**What to work on**. Print the whole listing exactly.

Object data in JSON
((

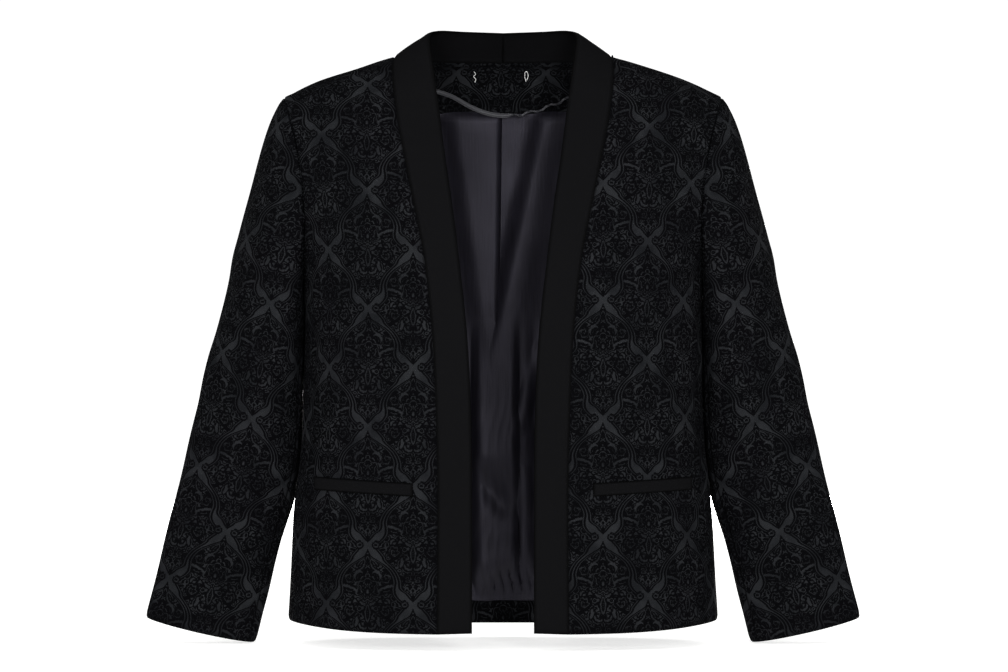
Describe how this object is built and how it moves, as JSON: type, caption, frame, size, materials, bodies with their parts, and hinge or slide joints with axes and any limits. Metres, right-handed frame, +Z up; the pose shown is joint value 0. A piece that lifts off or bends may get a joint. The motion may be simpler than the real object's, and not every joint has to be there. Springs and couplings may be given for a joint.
{
  "type": "open-front blazer",
  "caption": "Cropped open-front evening blazer in flocked damask, hollow as worn, with a plain neck and front band, welt pockets and long sleeves.",
  "frame": {"origin": "on the shoulder line, midway between the two points where the shoulder seams meet the neck band", "axes": "+X to the wearer's left, -Y out of the front, +Z up"},
  "size_m": [0.717, 0.2304, 0.6167],
  "materials": {
    "damask": "black flocked velvet figure on a dark slate satin ground",
    "band_crepe": "matt black fine plain weave",
    "lining_satin": "dark violet-grey satin, soft sheen",
    "ribbon": "black satin ribbon"
  },
  "bodies": {
    "root": {"front_left": "damask", "front_right": "damask", "back": "damask", "top_sleeve_left": "damask", "top_sleeve_right": "damask", "under_sleeve_left": "damask", "under_sleeve_right": "damask", "band_left": "band_crepe", "band_right": "band_crepe", "pocket_welt_left": "band_crepe", "pocket_welt_right": "band_crepe", "back_facing": "damask", "back_lining": "lining_satin", "back_hem_turn_up": "damask", "hanger_loop": "ribbon"}
  },
  "joints": []
}
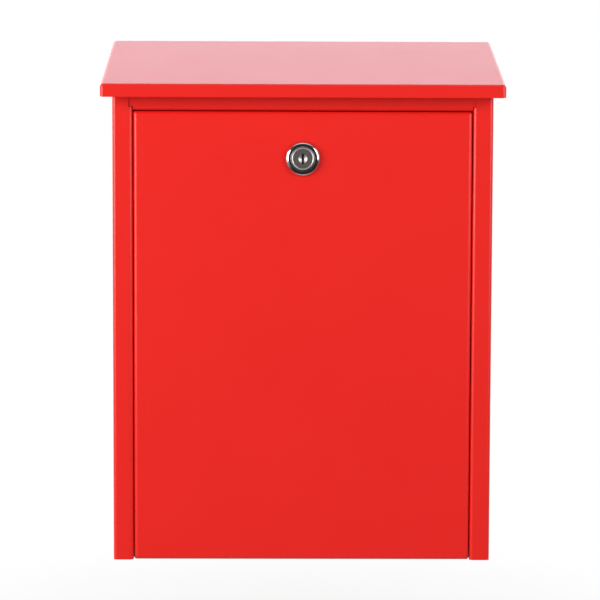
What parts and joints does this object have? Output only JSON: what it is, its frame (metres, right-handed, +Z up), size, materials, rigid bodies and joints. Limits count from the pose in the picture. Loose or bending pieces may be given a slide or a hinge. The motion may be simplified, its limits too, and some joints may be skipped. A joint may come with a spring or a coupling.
{
  "type": "wall mounted post box",
  "caption": "Red folded-steel wall post box with a sloped lift-up roof lid over a letter slot and a drop-down front door closed by a round cam lock.",
  "frame": {"origin": "middle of the rectangle of wall holes, on the outer face of the case's back, where the box meets the wall", "axes": "+X to the right for someone facing the door, +Y out of the back into the wall, +Z up along the box's height"},
  "size_m": [0.32, 0.14, 0.4208],
  "materials": {
    "red_powder_coat": "fine-textured satin powder coat on folded steel",
    "zinc_plate": "bright zinc plate",
    "lock_chrome": "polished chrome plate",
    "black_rubber": "moulded matt rubber",
    "black_nylon": "turned nylon",
    "wafer_brass": "stamped brass"
  },
  "bodies": {
    "case": {"case_wrapper": "red_powder_coat", "floor_pan": "red_powder_coat", "top_frame": "red_powder_coat", "letter_guard": "red_powder_coat", "hinge_leaf_case": "red_powder_coat", "hinge_pin": "zinc_plate", "lid_buffers": "black_rubber", "door_buffers": "black_rubber", "door_pivot_left": "zinc_plate", "door_pivot_right": "zinc_plate"},
    "door": {"door_panel": "red_powder_coat", "door_bush_left": "black_nylon", "door_bush_right": "black_nylon", "lock_housing": "lock_chrome", "lock_gasket": "black_rubber", "lock_nut": "zinc_plate"},
    "lock_core": {"lock_plug": "lock_chrome", "lock_wafers": "wafer_brass", "lock_cam": "zinc_plate", "cam_washer": "zinc_plate", "cam_screw": "zinc_plate"},
    "lid": {"lid": "red_powder_coat", "hinge_leaf_lid": "red_powder_coat"}
  },
  "joints": [
    {"name": "lid_hinge", "type": "hinge", "parent": "case", "child": "lid", "pos_m": [0, -0.0043, 0.24171], "axis": [-1, 0, 0], "range_deg": [0, 100]},
    {"name": "door_hinge", "type": "hinge", "parent": "case", "child": "door", "pos_m": [0, -0.12, -0.1698], "axis": [1, 0, 0], "range_deg": [0, 100]},
    {"name": "lock_turn", "type": "hinge", "parent": "door", "child": "lock_core", "pos_m": [0, -0.126, 0.1478], "axis": [0, -1, 0], "range_deg": [0, 90]}
  ]
}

))

**The completed task**.
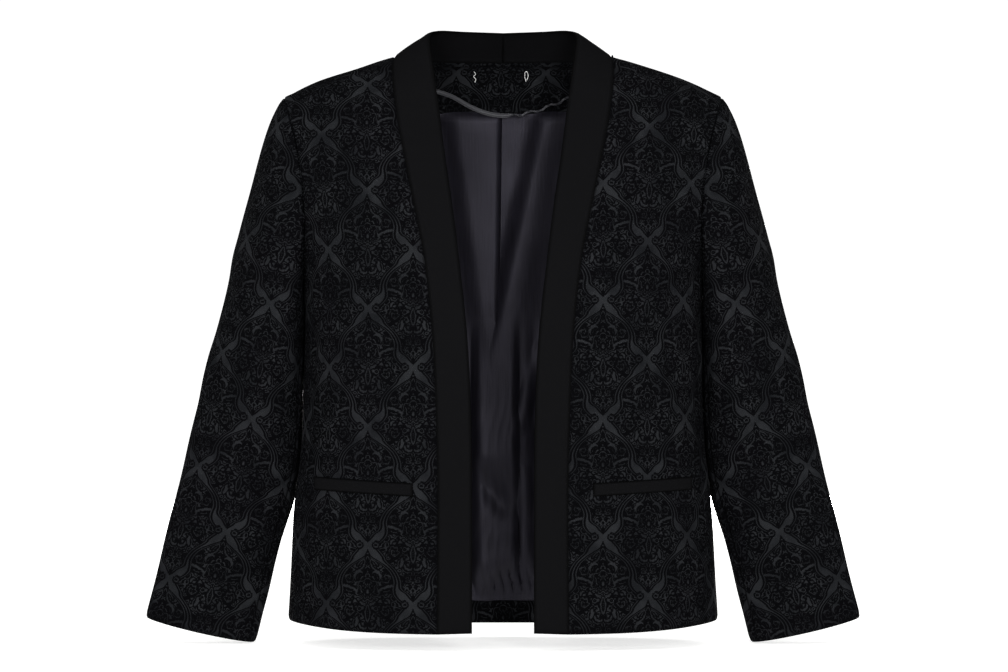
Describe how this object is built and how it moves, as JSON: type, caption, frame, size, materials, bodies with their parts, and hinge or slide joints with axes and any limits. Metres, right-handed frame, +Z up; the pose shown is joint value 0. A piece that lifts off or bends may get a joint. The motion may be simpler than the real object's, and not every joint has to be there. Springs and couplings may be given for a joint.
{
  "type": "open-front blazer",
  "caption": "Cropped open-front evening blazer in flocked damask, hollow as worn, with a plain neck and front band, welt pockets and long sleeves.",
  "frame": {"origin": "on the shoulder line, midway between the two points where the shoulder seams meet the neck band", "axes": "+X to the wearer's left, -Y out of the front, +Z up"},
  "size_m": [0.717, 0.2304, 0.6167],
  "materials": {
    "damask": "black flocked velvet figure on a dark slate satin ground",
    "band_crepe": "matt black fine plain weave",
    "lining_satin": "dark violet-grey satin, soft sheen",
    "ribbon": "black satin ribbon"
  },
  "bodies": {
    "root": {"front_left": "damask", "front_right": "damask", "back": "damask", "top_sleeve_left": "damask", "top_sleeve_right": "damask", "under_sleeve_left": "damask", "under_sleeve_right": "damask", "band_left": "band_crepe", "band_right": "band_crepe", "pocket_welt_left": "band_crepe", "pocket_welt_right": "band_crepe", "back_facing": "damask", "back_lining": "lining_satin", "back_hem_turn_up": "damask", "hanger_loop": "ribbon"}
  },
  "joints": []
}
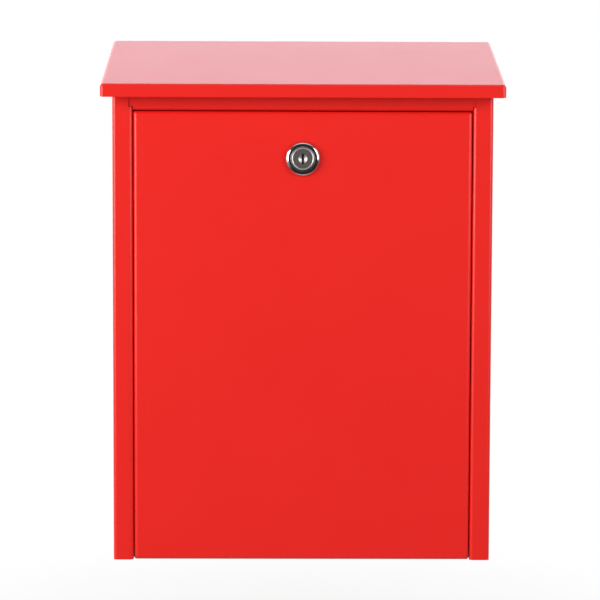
What parts and joints does this object have? Output only JSON: what it is, its frame (metres, right-handed, +Z up), size, materials, rigid bodies and joints. Limits count from the pose in the picture. Loose or bending pieces may be given a slide or a hinge. The motion may be simplified, its limits too, and some joints may be skipped. A joint may come with a spring or a coupling.
{
  "type": "wall mounted post box",
  "caption": "Red folded-steel wall post box with a sloped lift-up roof lid over a letter slot and a drop-down front door closed by a round cam lock.",
  "frame": {"origin": "middle of the rectangle of wall holes, on the outer face of the case's back, where the box meets the wall", "axes": "+X to the right for someone facing the door, +Y out of the back into the wall, +Z up along the box's height"},
  "size_m": [0.32, 0.14, 0.4208],
  "materials": {
    "red_powder_coat": "fine-textured satin powder coat on folded steel",
    "zinc_plate": "bright zinc plate",
    "lock_chrome": "polished chrome plate",
    "black_rubber": "moulded matt rubber",
    "black_nylon": "turned nylon",
    "wafer_brass": "stamped brass"
  },
  "bodies": {
    "case": {"case_wrapper": "red_powder_coat", "floor_pan": "red_powder_coat", "top_frame": "red_powder_coat", "letter_guard": "red_powder_coat", "hinge_leaf_case": "red_powder_coat", "hinge_pin": "zinc_plate", "lid_buffers": "black_rubber", "door_buffers": "black_rubber", "door_pivot_left": "zinc_plate", "door_pivot_right": "zinc_plate"},
    "door": {"door_panel": "red_powder_coat", "door_bush_left": "black_nylon", "door_bush_right": "black_nylon", "lock_housing": "lock_chrome", "lock_gasket": "black_rubber", "lock_nut": "zinc_plate"},
    "lock_core": {"lock_plug": "lock_chrome", "lock_wafers": "wafer_brass", "lock_cam": "zinc_plate", "cam_washer": "zinc_plate", "cam_screw": "zinc_plate"},
    "lid": {"lid": "red_powder_coat", "hinge_leaf_lid": "red_powder_coat"}
  },
  "joints": [
    {"name": "lid_hinge", "type": "hinge", "parent": "case", "child": "lid", "pos_m": [0, -0.0043, 0.24171], "axis": [-1, 0, 0], "range_deg": [0, 100]},
    {"name": "door_hinge", "type": "hinge", "parent": "case", "child": "door", "pos_m": [0, -0.12, -0.1698], "axis": [1, 0, 0], "range_deg": [0, 100]},
    {"name": "lock_turn", "type": "hinge", "parent": "door", "child": "lock_core", "pos_m": [0, -0.126, 0.1478], "axis": [0, -1, 0], "range_deg": [0, 90]}
  ]
}